Originally posted by Desert Orchid@Nov 29 2006, 01:18 PM


A minority of Scots are anglophobic. A minority of any people will feel some kind of ill-will towards any other people.


It isn`t a minority in certain areas on the east coast.
 
Interesting you say that E

Ive always found Glasgow and Edinburgh very friendly. Great cities

But i know people who have worked in aberdeen and spit bile about the place...
 
I have to say, my experience of the English hating Scot, isn't really one of blanket hatred, but rather one of hatred for a 'certain type' of English person, or should that be English attitude?. This was never more clearly defined than in the 1980's, when a Government used the country as a social experimenting ground, and simultaneously abandoned huge tracts of traditional regional policy support, with all the inequalities and injustices that went with it.

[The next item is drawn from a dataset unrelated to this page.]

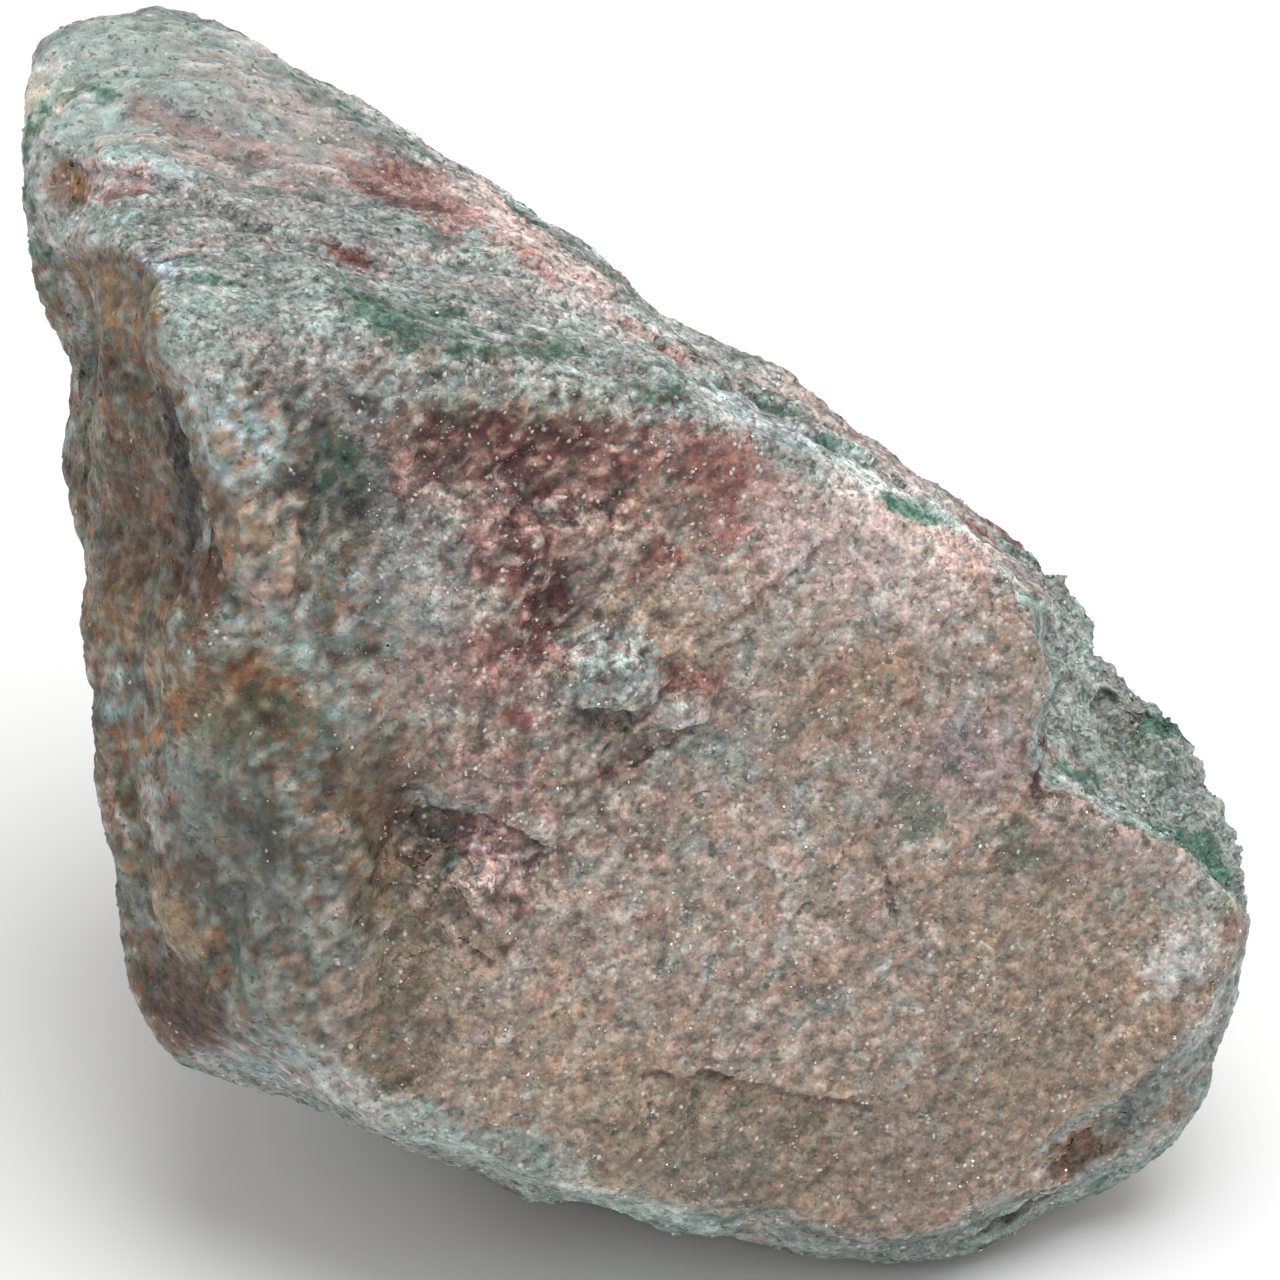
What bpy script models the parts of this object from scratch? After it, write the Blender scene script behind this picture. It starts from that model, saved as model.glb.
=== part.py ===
"""A rough, broken piece of aventurine: a green and red mica-bearing quartzite, in one solid.

The stone is drawn as it is seen with its large broken face towards the viewer: x runs to the right, y runs
up and z comes forward. It is then tipped back by LEAN, so that it lies on its small flat spot.
Lengths are in millimetres and become metres in the last step.
"""

import math
import random

import bmesh
import bpy
import numpy as np
from mathutils import Matrix, Vector, noise

# Driving dimensions
NAME = "stone"
MM = 0.001
LEAN = math.radians(35)  # how far the broken face is tipped back when the stone lies on its flat spot
RESTING_HEIGHT = -26.4  # the flat spot, measured up the tipped stone from the origin of the drawing
VIEW_DISTANCE = 300.0  # from the eye to the origin of the drawing, for the places of the surface forms
SCULPT_VOXEL = 0.6  # size of the facets while the surface is worked
TRIANGLES = 9400  # facets of the finished solid
BED_STEP = 0.34  # how far a bed may stand in or out where the break crosses it
BED_THICKNESS = (1.8, 4.6)  # the thinnest and the thickest bed
BEDS_REACH = 45.0  # how far back the beds run
SWELL = 0.55  # height of the broad swells of the break
SWELL_SPAN = 12.0
LUMP = 0.20  # height of its small uneven lumps, which are drawn out along STREAK
LUMP_SPAN = 3.2
SCOOP_SPAN = 5.2  # width of the scoops that flakes left behind
SCOOP_DEPTH = 0.8
CRUMB_SPAN = 2.2  # width of the lumps of the crumbling side
SEED = 17

# The broken face lies close to the plane z = FACE_Z - FACE_RIGHT * x + FACE_UP * y. The beds of the rock
# run parallel to it, one behind the other.
FACE_Z = 4.6
FACE_RIGHT = 0.25
FACE_UP = 0.20
BED_NORMAL = Vector((FACE_RIGHT, -FACE_UP, 1)).normalized()
STREAK = Vector((0.78, 0.62, 0.0)).normalized()  # the low ridges of the face run this way, up to the right

# Corners of the block that the stone was broken to, each (right, up, forward)
CREST = (
    (-18.2, 12.3, 10.6),
    (-11.7, 11.3, 9.8),
    (-6.6, 10.6, 8.4),
    (-3.1, 9.7, 7.3),
    (2.4, 8.9, 5.8),
    (6.3, 7.3, 4.5),
    (10.3, 5.6, 3.1),
    (12.7, 4.0, 2.2),
    (15.6, 0.8, 0.9),
    (16.4, -1.6, 0.2),
)
TOP_EDGE = (
    (-24.9, 21.1, -5.0),
    (-24.9, 22.9, -6.0),
    (-23.9, 24.9, -7.0),
    (-22.4, 25.8, -8.0),
    (-20.2, 26.1, -8.5),
    (-18.0, 25.6, -9.0),
    (-16.1, 24.5, -10.0),
    (-12.3, 22.4, -11.5),
    (-6.2, 18.0, -13.0),
    (-2.0, 14.9, -14.0),
    (2.3, 10.5, -13.5),
    (8.4, 7.6, -12.0),
    (13.4, 5.5, -10.0),
    (15.9, 2.4, -9.0),
    (19.0, 1.2, -8.0),
)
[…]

The distribution between the haves and have nots which already existed, was duly exascerbated with ever greater polarisation. The Scots weren't the only victims of course, and most are well aware that other areas suffered too. Its natural enough however, that when you can see hardship and suffering, and can attach a demonstrable 'cause and effect' explanation as to why this is happening, that you will then develop a hostility to those who you perceive to be responsible for it, those you perceive to be sustaining it, and ultimately those who you perceive to be seemingly re-joicing in it. I don't blame the Scots in a lot of respects.

It wasn't always so though. The Scots had a deep Conservative tradition, and I'm pretty certain they were the majority party in the 1950's North of the border. So it's not necessarily and engrained political hatred. Instead its the result of a series of frequently pernicious, and decidely deliberate actions.